Interviewer: There has been a swell in media coverage of rape culture in recent months. What conversations are you glad to see happening, and what do we still need to address — specifically on the topic of reporting on sexual violence against Indigenous women?
Cyndy: “I am glad to see that some of these perpetrators have been brought to the forefront, and they are hopefully been held accountable in some kind of way… The other part is that I find that I am being asked more and more to speak to different groups, but especially to journalism students. My university has a journalism department and I’ve been on them for about 5 years to make some move towards how Indigenous women are recorded in the media. How Indigenous people are reported in the media community… I have a great deal of belief in the next generation coming up after mine that they are becoming more educated around these kinds of things and that [it’s important] to make these things more public but also more educational.”

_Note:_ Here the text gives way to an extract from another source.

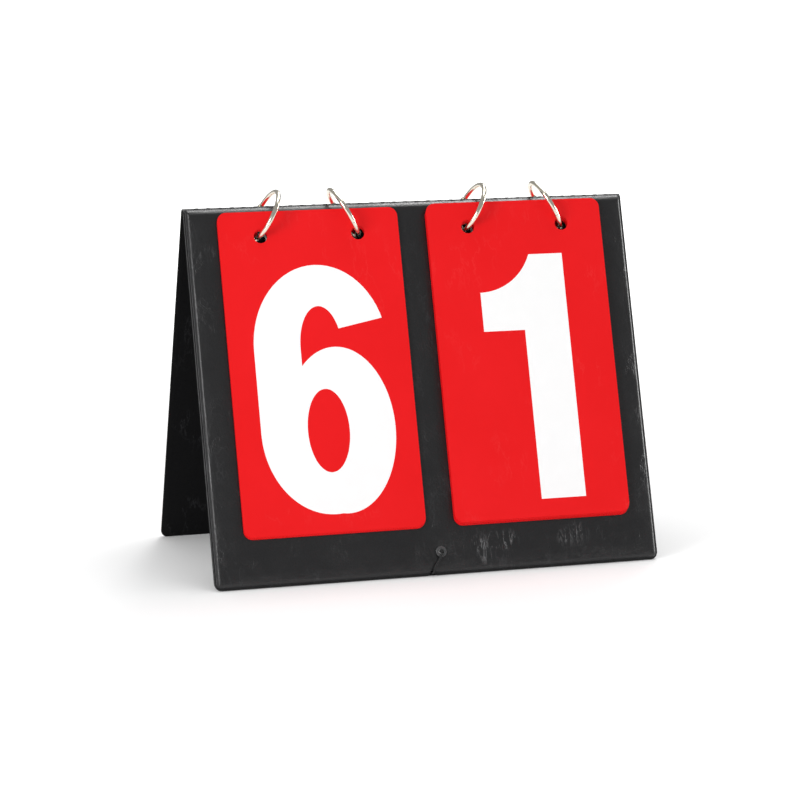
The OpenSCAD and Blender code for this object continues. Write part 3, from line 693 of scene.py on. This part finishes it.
@dataclass
class PaddedPanel:
    """One panel: a stiff board with foam between two welded skins."""

    side: Side
    tent: Tent
    finishes: Finishes
    creases: Sequence[Crease] = ()
    board_in: float = 0.8
    weld_gap: float = 0.02
    skin_t: float = 0.5
    panel_out: float = 3.8
    edge_r: float = 2.6
    rim: float = 1.0
    rim_top: float = 1.1
    pad_top: float = 1.2
    ring_places: Sequence[float] = (-68.96, -23.04, 24.24, 70.16)
    ring_hole_down: float = 15.0
    card_spans: Sequence[tuple[float, float]] = ((-86.0, -6.0), (7.2, 87.2))
    card_end: float = 146.5
    swell: float = 0.34
    pull_band: float = 2.1
    pull: float = 0.82
    notch_w: float = 1.1
    ring_hole_r: float = 4.4
    eyelet_down: float = 154.0
    eyelet_hole_r: float = 1.6
    notch_x: float = -4.0

    def _corner(self, x: float, down: float) -> tuple[float, float]:
        """Rounds the lower corners of the outline.

        Args:
            x: Place along the ridge on a square outline.
            down: Place down the slope on a square outline.

        Returns:
            The same place on the outline with round lower corners.
        """
        r = self.edge_r + self.rim
        cx, cd = self.tent.panel_w / 2 - r, self.tent.panel_h - r
        if abs(x) <= cx or down <= cd:
            return x, down
        u, v = (abs(x) - cx) / r, (down - cd) / r
        sign = math.copysign(1.0, x)
        return sign * (cx + r * u * math.sqrt(1 - v * v / 2)), cd + r * v * math.sqrt(1 - u * u / 2)

    def _edge_distance(self, x: float, down: float) -> float:
        """Gives how far a place lies inside the side and lower edges, rounded at the corners."""
        dx = max(self.tent.panel_w / 2 - abs(x), 1e-6)
        dz = max(self.tent.panel_h - down, 1e-6)
        return (dx**-4 + dz**-4) ** -0.25

    def _roll(self, distance: float, start: float) -> float:
        """Gives the height of the rolled edge at a distance, which starts rising at start."""
        inside = self.edge_r - min(max(distance - start, 0.0), self.edge_r)
        return math.sqrt(max(self.edge_r**2 - inside**2, 0.0))

    def _cover_out(self, x: float, down: float) -> float:
        """Gives how far the outer skin's surface stands out from the hinge plane.

        Args:
            x: Place along the ridge.
            down: Place down the slope.

        Returns:
            The distance in millimetres.
        """
        flange = self.board_in + self.weld_gap + self.skin_t
        inside = self._edge_distance(x, down)
        wobble = 0.16 * noise.noise(Vector((x * 0.06, down * 0.06, 3.1)))
        side = self._roll(inside + wobble * smooth_step(inside, 1.0, 1.8), self.rim)
        top = self._roll(down, self.pad_top)
        if side <= 0 or top <= 0:
            rise = 0.0
        else:
            rise = (side**-6 + top**-6) ** (-1 / 6)
        flat = self.panel_out - self.edge_r
        out = max(flange, flat + rise)
        if inside < 0.9:
            out += 0.13 * (1 - ((inside - 0.45) / 0.45) ** 2) - 0.05
        if inside < 1.3:
            out -= 0.15 * bell(inside - 0.93, 0.13)
        if inside < 0.25:
            out -= 0.1 * (1 - inside / 0.25) ** 2
        out -= 0.16 * (1 - smooth_step(inside, 3.0, 9.5)) * smooth_step(inside, 1.4, 3.0)
        return out + self._swell(x, down, inside)

    def _swell(self, x: float, down: float, inside: float) -> float:
        """Gives how far the foam lifts the skin beyond the edges of the cards.

        Args:
            x: Place along the ridge.
            down: Place down the slope.
            inside: How far the place lies inside the panel's edges.

        Returns:
            The lift outward.
        """
        beyond = down - self.card_end
        away = min(max(low - x, x - high, beyond) for low, high in self.card_spans)
        uneven = 0.9 + 0.55 * noise.noise(Vector((x * 0.21, down * 0.21, 21.0)))
        shape = smooth_step(away, 0.8, 5.0) * smooth_step(inside, 2.2, 6.0) * smooth_step(down, 3.0, 8.0)
        return self.swell * uneven * shape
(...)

Leslie: “I can say that rape culture is very deep in colonial Canada… [In] study after study about residential schools, [we see that] endemic into [the schools] was rape culture in every way: rape of culture, rape of language, rape of everything… including sexual violence, physical, emotional, spiritual — in every way. When we talk about what reconciliation looks like, we have to understand we can’t have reconciliation without justice — and what does justice look like and [what is it] going to look like? Those conversations are just beginning. In reporting, we need to shift our focus not on women — what they were wearing, what they were drinking, who they were with, where they were walking, what they were saying — but on the rape culture that exists within Canada as a colonial state, including the rape of our lands. We should educate Canadian about Indigenous truths, but also about the truths of Canada.”
This post is part of a series of interviews femifesto is publishing on media reporting and sexual violence in diverse communities across Canada.